Dad Writes Empowering Thread On Learning To Talk About His Son's Death
Father writes Twitter thread about the loss of his son and why it’s important to keep talking about your grief
Comedian and father Michael Cruz Kayne lost his infant son ten years ago, and this week, he decided to talk about it. Fed up with experiencing people “tiptoe” around his grief and feeling isolated by it, He realized that when it comes to the loss of his son, he’s tired of having to shroud that story in secrecy and sadness. Kayne writes in a 15-part Twitter thread, how there’s more than just the tragedy of his son’s death, how there’s “a galaxy of emotions” involved and how only sharing the sad parts completely erases his son’s complex legacy.
“This isn’t really what twitter is for,” Kayne said at the beginning of his thread, “but ten years ago today my son died and I basically never talk about it with anyone other than my wife. it’s taken me ten years to realize that I want to talk about it all the time.”
Kayne wrote that the “conversations we have about grieving are very very weird” because “tragedy is still so taboo, even in the era of the overshare.” When someone has experienced tragedy, they are often met with “tilted heads and cards with calligraphy on them and whispering.” He also said that one of the most isolating parts of holding onto grief is that “we only get to talk about one part publicly: the sadness.”
He stated how the stories we tell about trauma don’t leave space to talk about anything outside the trauma.
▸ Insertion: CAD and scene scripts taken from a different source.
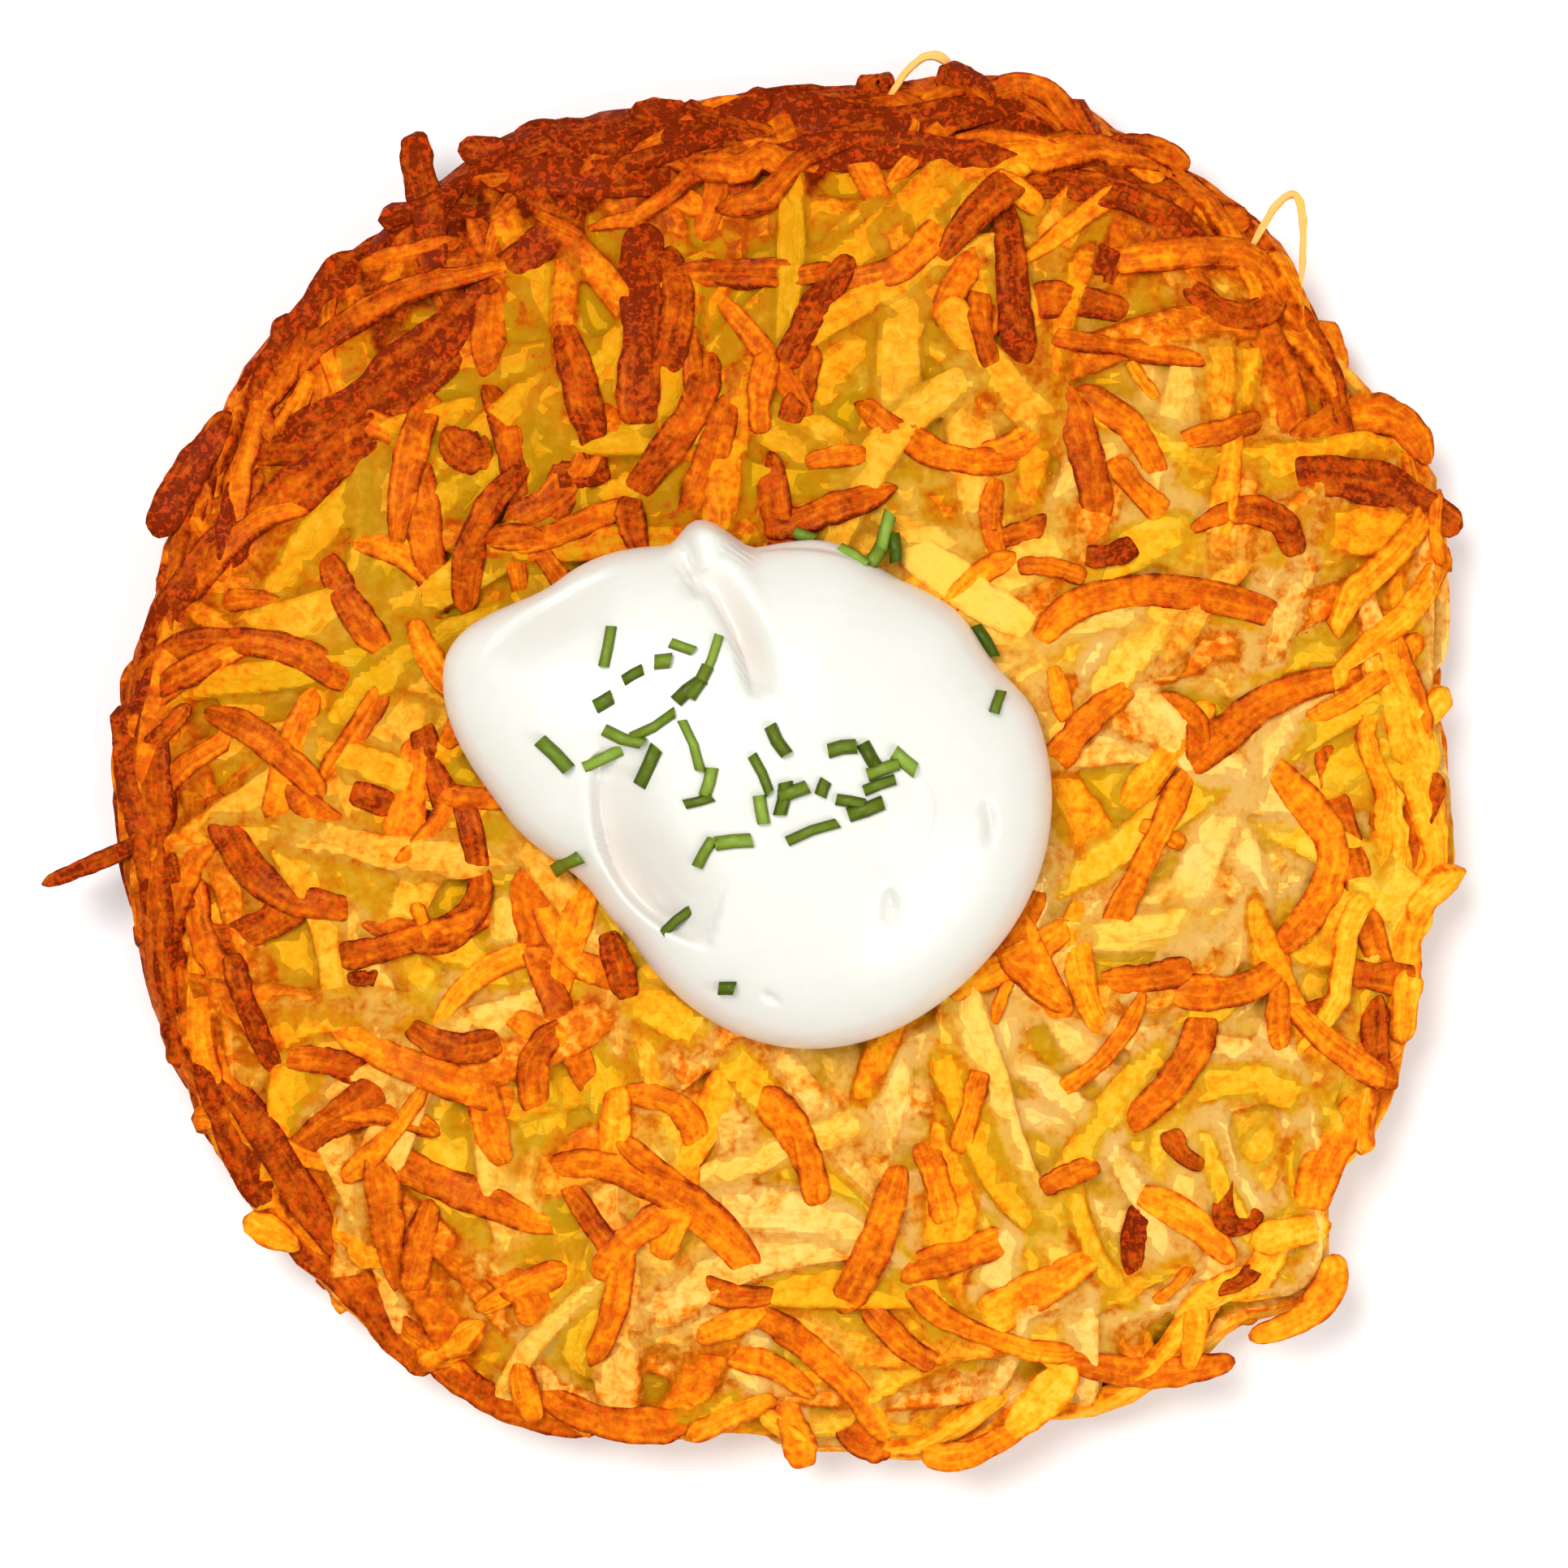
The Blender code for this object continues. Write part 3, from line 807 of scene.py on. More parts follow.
def hand_laid_shreds(settings, dice, ground):
    """The browned shreds that are laid one by one on the upper face."""
    laid = TOP_EDGE_SHREDS + UPPER_LEFT_SHREDS + UPPER_RIGHT_SHREDS + RIGHT_SHREDS
    for start, middle, end, width, brown in laid + BOTTOM_SHREDS + LEFT_SHREDS:
        line = through(start, middle, end, STATIONS) * MM
        unsteady = min(0.42, width / 8) * min(1.0, length_of(line) / (16 * MM)) ** 1.5 * MM
        line[:, 0] += wander(dice, STATIONS, unsteady)
        line[:, 1] += wander(dice, STATIONS, unsteady)
        ends = ends_down(4, dice.uniform(0.3, 0.8))
        height = draped(line, ground) + dice.uniform(-0.25, 0.15) * MM - ends
        thickness = min(settings.laid_thickness, width * MM)
        sizes = shred_sizes(dice, width * LAID_WIDTH_SHARE * MM, thickness, (0.25, 0.8))
        heat = 0.16 * bed_heat(line[:, 0], line[:, 1])
        # Below 0 a shred is starchy and has not browned at all
        brown = np.clip(brown / 10 + heat + wander(dice, STATIONS, 0.10), -1, 1)
        yield lying_shred(dice, line, height, 0.10, sizes, brown)


def scattered_shreds(settings, dice, ground):
    """Short browned shreds and crisp bits in between, more of them where the bed is hot."""
    laid = 0
    while laid < settings.scatter_count:
        direction = dice.uniform(0, 2 * math.pi)
        x, y = from_middle(direction, math.sqrt(dice.uniform(0.12, 0.96)) * CAKE_RADIUS)
        if dice.uniform(0, 1) > 0.4 + bed_heat(x, y):
            continue
        laid += 1
        length = dice.uniform(*SHORT_LENGTHS) * MM
        heading = dice.uniform(0, 2 * math.pi)
        line = random_line(dice, x, y, heading, length, dice.gauss(0, 0.5))
        line = keep_inside(line, 0.5 * MM)
        height = draped(line, ground) - ends_down(4, 0.4) + dice.uniform(-0.2, 0.15) * MM
        width = dice.uniform(0.3, 0.5) * min(settings.shred_width, length / 2.5) * 2
        sizes = shred_sizes(dice, width, settings.laid_thickness * 0.8, (0.1, 0.6))
        brown = dice.uniform(0.26, 0.52) + 0.25 * bed_heat(line[:, 0], line[:, 1])
        yield lying_shred(dice, line, height, 0.15, sizes, np.clip(brown, 0, 1))


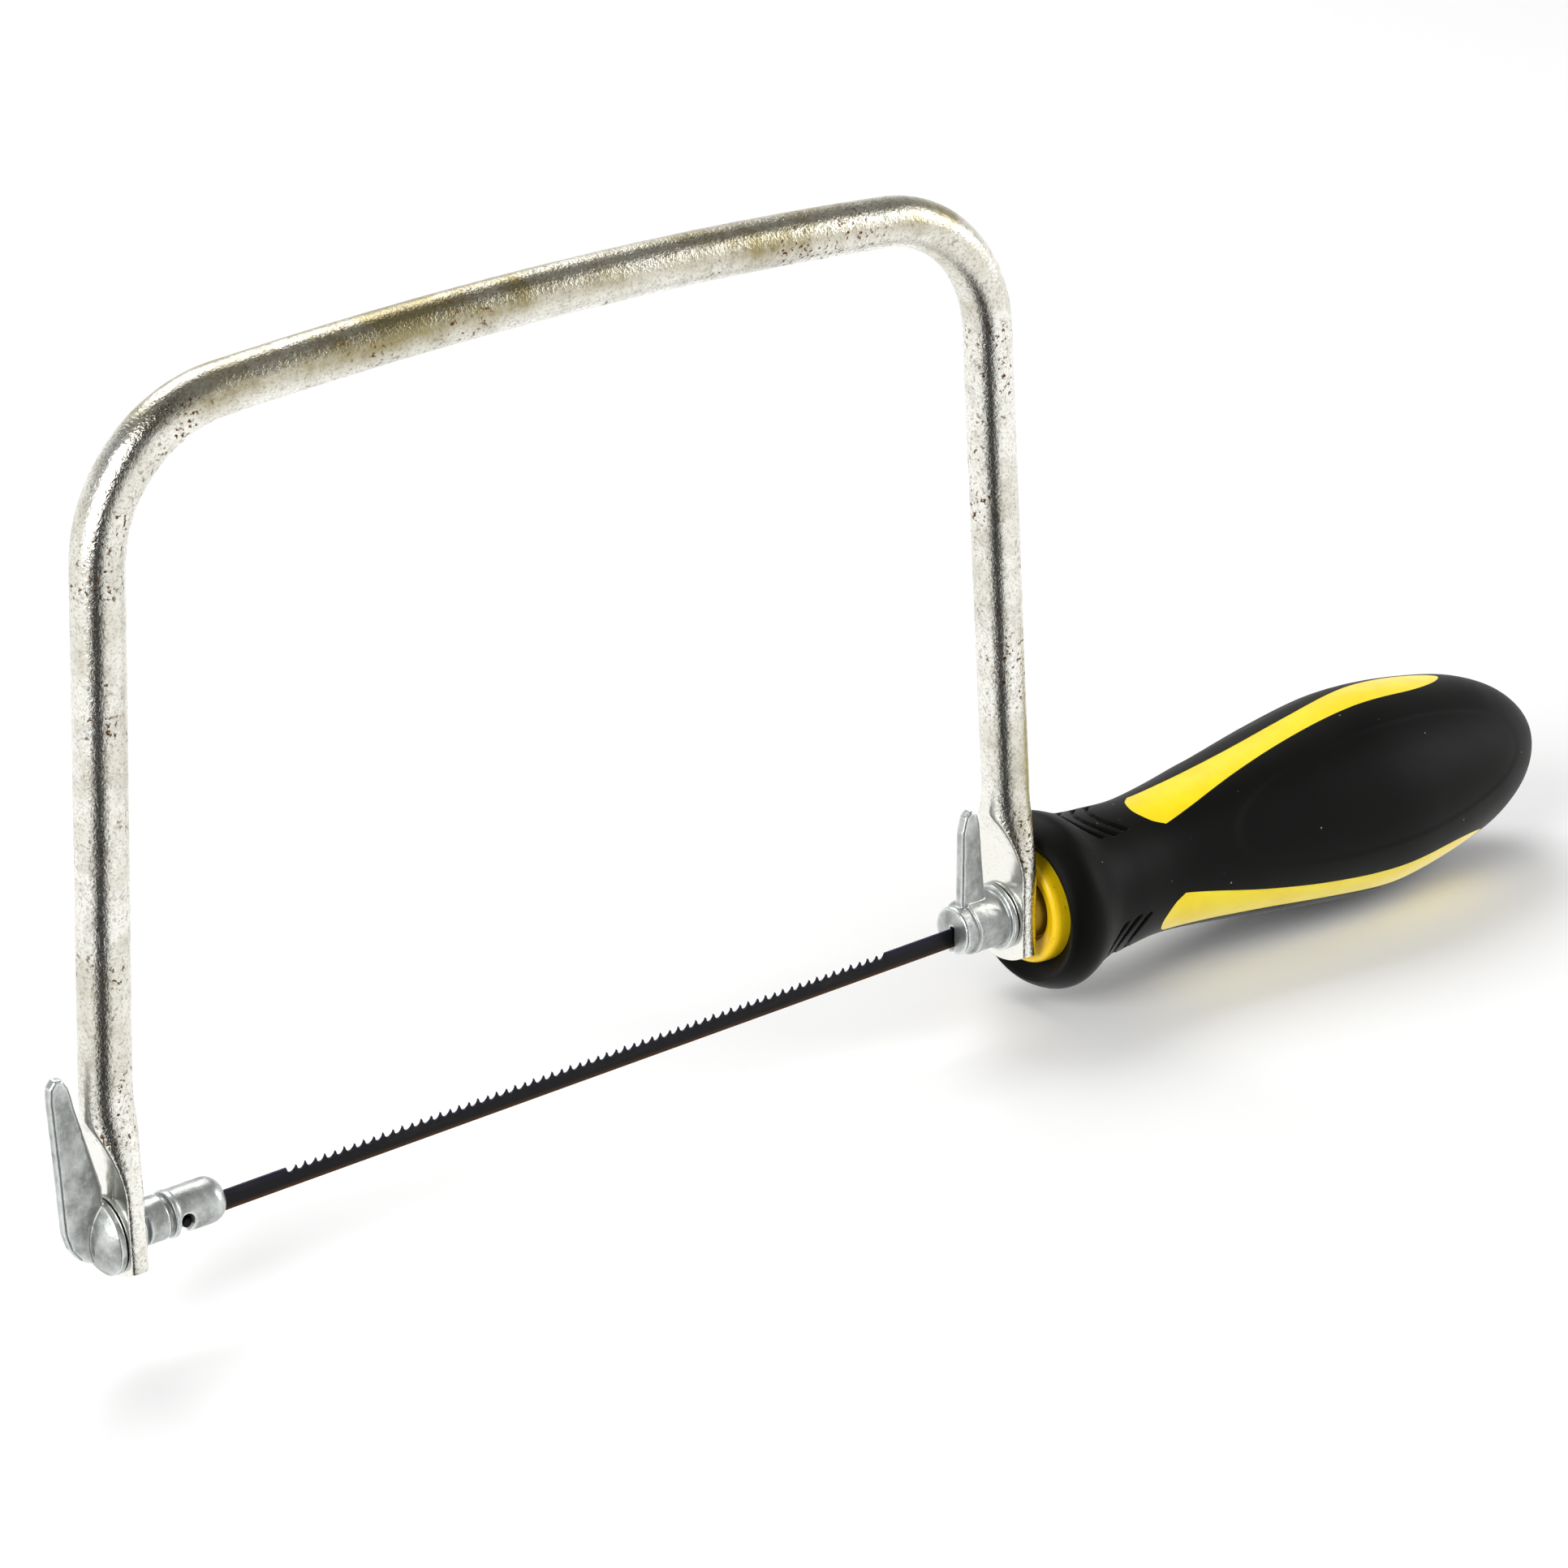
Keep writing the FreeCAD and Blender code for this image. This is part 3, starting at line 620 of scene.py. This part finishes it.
def mark_edges(obj):
    """Stores how strongly each point stands out from its surroundings, as the mask of the painted highlight
    on edges.
    """
    mesh = obj.data
    count = len(mesh.vertices)
    points = np.zeros(count * 3)
    mesh.vertices.foreach_get("co", points)
    points = points.reshape(-1, 3)
    normals = np.array([n.vector for n in mesh.vertex_normals])
    pairs = np.zeros(len(mesh.edges) * 2, int)
    mesh.edges.foreach_get("vertices", pairs)
    a, b = pairs.reshape(-1, 2).T
    links = np.bincount(np.concatenate((a, b)), minlength=count)[:, None]
    flat = points.copy()
    for _ in range(EDGE_ROUNDS):
        total = np.zeros_like(flat)
        np.add.at(total, a, flat[b])
        np.add.at(total, b, flat[a])
        flat = total / np.maximum(links, 1)
    stand_out = ((points - flat) * normals).sum(1) / (EDGE_FULL * MM)
    attribute = mesh.attributes.new("edge", "FLOAT", "POINT")
    attribute.data.foreach_set("value", np.clip(stand_out, 0, 1).astype(np.float32))


def washer(material):
    low, high = (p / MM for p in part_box("front_washer"))
    inner = STUD_R + 0.05
    middle = (low.x + high.x) / 2
    outline = [(middle, inner), (low.x, inner), (low.x, high.y), (high.x, high.y), (high.x, inner),
               (middle, inner)]
    profile = rounded_steps(outline, 0.22)
    obj = turned("front_washer_ring", profile[:-1], 72, closed_loop=True)
    return place(obj, "front_washer", "front_holder", material)


# ---- threads ---------------------------------------------------------------------------
def thread_depth(x, angle):
    """Rounded V thread: how far the surface lies inside the crest."""
    turn = (x / THREAD_PITCH - angle / (2 * math.pi)) % 1.0
    return -THREAD_DEPTH * (1 - abs(2 * turn - 1) ** 1.2)


def tension_stud(material):
    low, high = (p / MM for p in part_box("tension_stud"))
    plain = low.x + 2.4
    profile = [(low.x, 0.02), (low.x, 2.1), (low.x + 0.25, STUD_R - 0.02), (plain, STUD_R - 0.02)]
    steps = int((high.x - 0.6 - plain) / THREAD_PITCH * 10)
    profile += [(plain + 0.2 + i * THREAD_PITCH / 10, STUD_R) for i in range(steps)]
    profile += [(high.x, 1.9), (high.x, 0.02)]

    def depth(x, angle, radius):
        cut = radius >= STUD_R and plain < x < high.x - 0.3
        return thread_depth(x, angle) if cut else 0.0

    obj = turned("stud_thread", profile, 48, offset=depth)
    return place(obj, "tension_stud", "stud", material)


def handle_insert(material):
    """Bush with a head that bears on the tab, and a real thread inside."""
    low, high = (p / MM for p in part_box("handle_insert"))
    bore = STUD_R + 0.06
    steps = int((high.x - low.x - 1.6) / THREAD_PITCH * 10)
    inner = [(high.x - 0.7 - i * THREAD_PITCH / 10, bore) for i in range(steps)]
    head = INSERT_HEAD_R - 0.02
    shank = INSERT_R - 0.02
    outer = [(low.x + 0.35, bore), (low.x, bore + 0.35), (low.x, INSERT_HEAD_R - 0.3), (low.x + 0.3, head),
             (BORE_X - 0.1, head), (BORE_X, shank), (high.x - 0.25, shank), (high.x, INSERT_R - 0.25),
             (high.x, bore + 0.35)]

    def depth(x, angle, radius):
        cut = radius == bore and low.x + 0.6 < x < high.x - 0.6
        return THREAD_DEPTH + thread_depth(x, angle) if cut else 0.0

    obj = turned("threaded_bush", outer + inner, 48, closed_loop=True, offset=depth)
    return place(obj, "handle_insert", "handle", material)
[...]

Like, for example, how Michael’s wife became a pediatric intensive care nurse because of her son. “Can you believe it?” Michael wrote. “Being around sick and dying children all day? healing/caring for them? she does that because of my son.” We don’t get to hear these joyful stories when the only stories we feel safe to tell about death are the sad ones.
“I bet you have a friend with a sad story [who] also wants to share the not sad parts,” Michael wrote.
“Almost no one considers the fullness of his loss and how complicated and weird and everything else it was and continues to be,” Michael wrote. “Having just recently started talking to other grievers, I know many of them feel the same.”
“Grief is isolating, but not just because of the sadness. also because the sadness is the only part about it that anyone knows,” he added. “Ask your friend about the sad thing that you never talk about, and be open to the depth of that experience.”
“I was surprised to reach so many people, but not surprised that so many people had stories they felt like they had kept locked up inside themselves,” he tells Scary Mommy. “I don’t know how much social media can be a healing place for people, but since most of it is a volcano of garbage, it felt nice to contribute something that seemed to help a few people feel a little better.”
Michael concluded his post with this sign-off: “Ask your sad friend about the sad thing that you never talked about,” and also, “If you are grieving, you are not alone.”